On the other hand, there is the security insurance, also known as deposit guarantee insurance. This offers significant financial flexibility since the tenant does not need to provide the entire deposit amount. Instead, payments consist of an annual premium, which ranges between 3% and 5% of the deposit amount. For a typical deposit of €2,000, this implies annual costs between €60 and €100. This option represents a way to maintain liquidity, particularly advantageous for tenants on a tight budget.

However, the simplicity of security insurance is not without limitations. The price of insurance mainly depends on the tenant’s credit rating — a factor that can significantly influence costs. Moreover, in the event of damage, tenants often have to fully reimburse the amount paid by the insurance.

In general, the cost analysis reveals that neither the traditional security deposit nor the security insurance can be considered a foolproof solution. The choice depends on personal preferences and financial situation, with flexibility and immediate financial pressure playing decisive roles.

Tenant Satisfaction vs. Landlord Security: A Balanced Assessment

A cost comparison of security deposits and security insurance.

The comparison between tenant satisfaction and landlord security represents a fundamental aspect of the rental contract relationship, in which the interests of both parties often present completely different facets and priorities. While security deposits and security insurance touch upon significant elements of this balance, it is also important to understand the deeper factors influencing tenant satisfaction and landlord security.

Tenants place great value on factors that directly influence their comfort and housing flexibility. Good housing quality is essential, as clean and well-equipped apartments not only offer health benefits but also contribute to overall life satisfaction. Moreover, renting guarantees a flexibility that is often hard to achieve with property purchases. Short notice periods allow for easier responses to life changes, whether for job opportunities or personal reasons.

From a financial perspective, tenants benefit from lower initial costs, as they do not have to make a full payment for the property. Additionally, they are less concerned about expensive and significant repairs, as these generally fall under the landlord’s responsibility. On the other hand, they must accept rent increases, which can complicate long-term planning.

On the landlord’s side, they must ensure the security and profitability of their investments. A continuous income stream from rents is central to this aspect. Real estate also offers the opportunity for value appreciation, which can generate a significant long-term return on capital. The tax advantages available to property owners can also positively impact net earnings.

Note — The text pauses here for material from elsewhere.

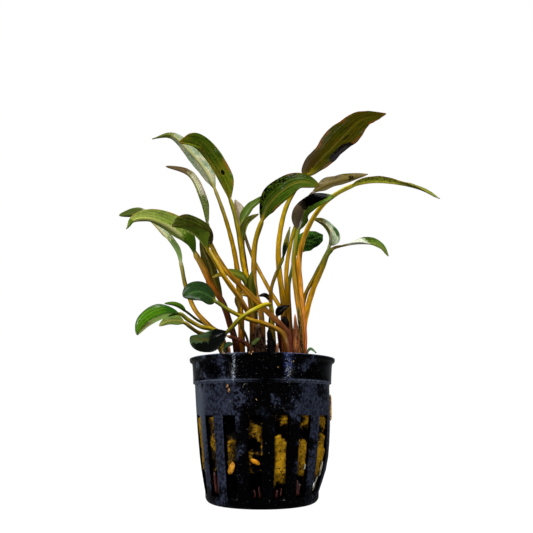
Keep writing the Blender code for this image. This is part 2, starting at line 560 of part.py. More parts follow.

Despite these advantages, landlords face a considerable legal and administrative burden. Whether it is complying with extensive legal regulations or dealing with the risk of payment defaults and property damage — property management requires detailed knowledge and dedicated management. The ability to select reliable tenants who pay on time and treat the property with care is therefore crucial.

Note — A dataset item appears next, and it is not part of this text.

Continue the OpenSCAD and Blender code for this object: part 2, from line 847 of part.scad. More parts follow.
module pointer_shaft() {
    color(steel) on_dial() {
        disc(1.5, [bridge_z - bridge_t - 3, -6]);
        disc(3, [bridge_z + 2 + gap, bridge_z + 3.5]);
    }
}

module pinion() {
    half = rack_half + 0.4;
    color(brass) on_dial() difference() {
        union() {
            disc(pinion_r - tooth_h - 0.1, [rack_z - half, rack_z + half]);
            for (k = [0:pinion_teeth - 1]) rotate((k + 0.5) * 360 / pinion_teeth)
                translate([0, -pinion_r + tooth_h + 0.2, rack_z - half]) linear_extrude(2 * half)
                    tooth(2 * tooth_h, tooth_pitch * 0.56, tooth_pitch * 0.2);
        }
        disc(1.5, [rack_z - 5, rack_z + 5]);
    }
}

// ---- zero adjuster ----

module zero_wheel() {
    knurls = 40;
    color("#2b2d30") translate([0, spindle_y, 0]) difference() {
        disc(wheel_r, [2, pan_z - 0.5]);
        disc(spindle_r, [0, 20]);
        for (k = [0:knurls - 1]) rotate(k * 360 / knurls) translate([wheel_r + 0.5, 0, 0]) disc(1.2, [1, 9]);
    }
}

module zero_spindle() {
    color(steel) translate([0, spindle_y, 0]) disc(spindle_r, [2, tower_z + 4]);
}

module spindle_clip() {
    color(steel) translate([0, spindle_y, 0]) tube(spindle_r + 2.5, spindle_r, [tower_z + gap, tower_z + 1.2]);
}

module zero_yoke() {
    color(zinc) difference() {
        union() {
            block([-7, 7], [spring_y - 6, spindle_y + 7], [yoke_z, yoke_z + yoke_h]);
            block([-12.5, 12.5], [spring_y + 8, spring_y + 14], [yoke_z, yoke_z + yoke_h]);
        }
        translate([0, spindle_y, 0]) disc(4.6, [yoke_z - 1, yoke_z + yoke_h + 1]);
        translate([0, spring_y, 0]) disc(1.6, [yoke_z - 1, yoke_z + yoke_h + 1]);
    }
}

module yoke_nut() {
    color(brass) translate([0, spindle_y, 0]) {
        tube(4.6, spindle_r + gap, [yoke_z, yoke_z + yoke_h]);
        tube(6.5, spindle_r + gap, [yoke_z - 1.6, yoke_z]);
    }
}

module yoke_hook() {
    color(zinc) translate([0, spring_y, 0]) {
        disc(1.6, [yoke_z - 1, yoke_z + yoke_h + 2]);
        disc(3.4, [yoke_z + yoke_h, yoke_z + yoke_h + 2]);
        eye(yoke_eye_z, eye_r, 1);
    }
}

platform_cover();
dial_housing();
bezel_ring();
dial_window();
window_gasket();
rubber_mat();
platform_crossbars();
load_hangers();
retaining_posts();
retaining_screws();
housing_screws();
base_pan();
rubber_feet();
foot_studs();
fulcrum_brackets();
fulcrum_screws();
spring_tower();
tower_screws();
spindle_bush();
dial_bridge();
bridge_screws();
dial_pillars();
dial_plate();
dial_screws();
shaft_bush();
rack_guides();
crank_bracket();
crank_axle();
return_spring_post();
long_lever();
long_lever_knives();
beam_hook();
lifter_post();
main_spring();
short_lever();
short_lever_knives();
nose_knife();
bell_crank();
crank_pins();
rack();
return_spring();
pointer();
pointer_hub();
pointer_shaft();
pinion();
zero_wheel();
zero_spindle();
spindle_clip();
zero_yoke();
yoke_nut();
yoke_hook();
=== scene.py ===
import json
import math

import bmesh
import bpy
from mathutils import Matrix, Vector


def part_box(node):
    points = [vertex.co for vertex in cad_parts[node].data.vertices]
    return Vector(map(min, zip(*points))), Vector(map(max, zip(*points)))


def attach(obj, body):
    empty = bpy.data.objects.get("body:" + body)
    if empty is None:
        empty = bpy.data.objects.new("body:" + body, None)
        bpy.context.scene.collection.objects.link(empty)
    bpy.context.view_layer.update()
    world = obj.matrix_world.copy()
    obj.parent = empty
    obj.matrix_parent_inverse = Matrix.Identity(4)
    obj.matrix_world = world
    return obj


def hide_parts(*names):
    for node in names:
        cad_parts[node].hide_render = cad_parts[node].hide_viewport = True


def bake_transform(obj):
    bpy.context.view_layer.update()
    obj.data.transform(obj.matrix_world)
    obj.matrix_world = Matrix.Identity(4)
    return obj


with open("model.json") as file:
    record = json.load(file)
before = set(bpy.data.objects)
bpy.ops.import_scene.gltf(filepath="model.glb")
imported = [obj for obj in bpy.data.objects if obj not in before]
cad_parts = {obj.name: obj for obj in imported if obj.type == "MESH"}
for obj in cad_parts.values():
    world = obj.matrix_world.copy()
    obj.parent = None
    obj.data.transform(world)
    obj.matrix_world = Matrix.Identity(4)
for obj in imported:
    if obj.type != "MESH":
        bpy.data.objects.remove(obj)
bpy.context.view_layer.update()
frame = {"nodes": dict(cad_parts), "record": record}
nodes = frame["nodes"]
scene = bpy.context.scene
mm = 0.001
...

Overall, the complex relationship between tenant satisfaction and landlord security consists of a delicate balance between flexibility, financial obligations, regulations, and long-term investment decisions. The optimal strategy varies depending on individual needs, as both tenants and landlords aim to make the most of their position.

Frequently asked questions

A traditional security deposit is a lump sum payment, usually up to three times the net monthly rent, provided up front by the tenant as a guarantee. It tends to lock up liquidity but offers a clear advantage of total refund at lease end. Security insurance, on the other hand, allows for financial flexibility as the tenant does not need to provide the entire deposit amount. Instead, they pay an annual premium, which ranges between 3% and 5% of the deposit amount.

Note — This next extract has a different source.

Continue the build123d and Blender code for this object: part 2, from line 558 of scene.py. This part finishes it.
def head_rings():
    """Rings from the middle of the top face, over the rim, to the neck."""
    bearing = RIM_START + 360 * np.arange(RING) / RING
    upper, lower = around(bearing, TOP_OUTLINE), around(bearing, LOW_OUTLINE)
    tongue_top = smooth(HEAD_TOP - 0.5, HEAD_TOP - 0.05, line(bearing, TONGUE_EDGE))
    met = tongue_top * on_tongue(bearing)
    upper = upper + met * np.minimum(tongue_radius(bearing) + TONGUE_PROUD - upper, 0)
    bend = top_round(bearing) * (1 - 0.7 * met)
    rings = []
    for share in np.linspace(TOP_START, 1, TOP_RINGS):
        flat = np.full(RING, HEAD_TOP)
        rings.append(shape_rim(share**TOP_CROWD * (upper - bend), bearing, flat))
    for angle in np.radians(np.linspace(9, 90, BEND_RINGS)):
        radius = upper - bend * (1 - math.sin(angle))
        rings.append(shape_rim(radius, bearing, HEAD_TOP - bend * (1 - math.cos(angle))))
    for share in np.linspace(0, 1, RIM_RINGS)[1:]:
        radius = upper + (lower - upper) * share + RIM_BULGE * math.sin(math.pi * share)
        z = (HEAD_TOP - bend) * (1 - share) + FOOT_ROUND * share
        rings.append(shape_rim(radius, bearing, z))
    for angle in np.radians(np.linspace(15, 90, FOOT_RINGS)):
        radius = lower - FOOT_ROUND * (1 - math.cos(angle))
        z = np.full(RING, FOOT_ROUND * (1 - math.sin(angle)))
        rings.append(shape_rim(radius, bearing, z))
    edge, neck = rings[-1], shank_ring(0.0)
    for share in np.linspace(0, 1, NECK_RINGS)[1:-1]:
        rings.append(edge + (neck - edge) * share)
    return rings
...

The simplicity of security insurance comes with some limitations. The price of the security insurance depends largely on the tenant’s credit rating, which can significantly influence costs. Additionally, tenants often have to fully reimburse the amount paid by the insurance in the event of damage.

Tenants value factors that directly impact their comfort and housing flexibility. These include good housing quality, flexibility permitted by renting, lower initial costs, and lower risk of having to fund expensive and significant repairs, which are generally the landlord’s responsibility. However, tenants must also accept rent increases, complicating long-term planning.

Landlords must focus on ensuring the security and profitability of their investments. This involves maintaining a continuous income stream from rents, acknowledging potential value appreciation of the property, and capitalizing on tax advantages. They must also navigate a significant legal and administrative burden and strive to select reliable tenants.

The choice depends on the individual circumstances, volatility of one’s financial situation, and personal preferences of both tenants and landlords. Neither of the options is foolproof and both have their respective advantages and drawbacks, striking a balance between flexibility and immediate financial pressure.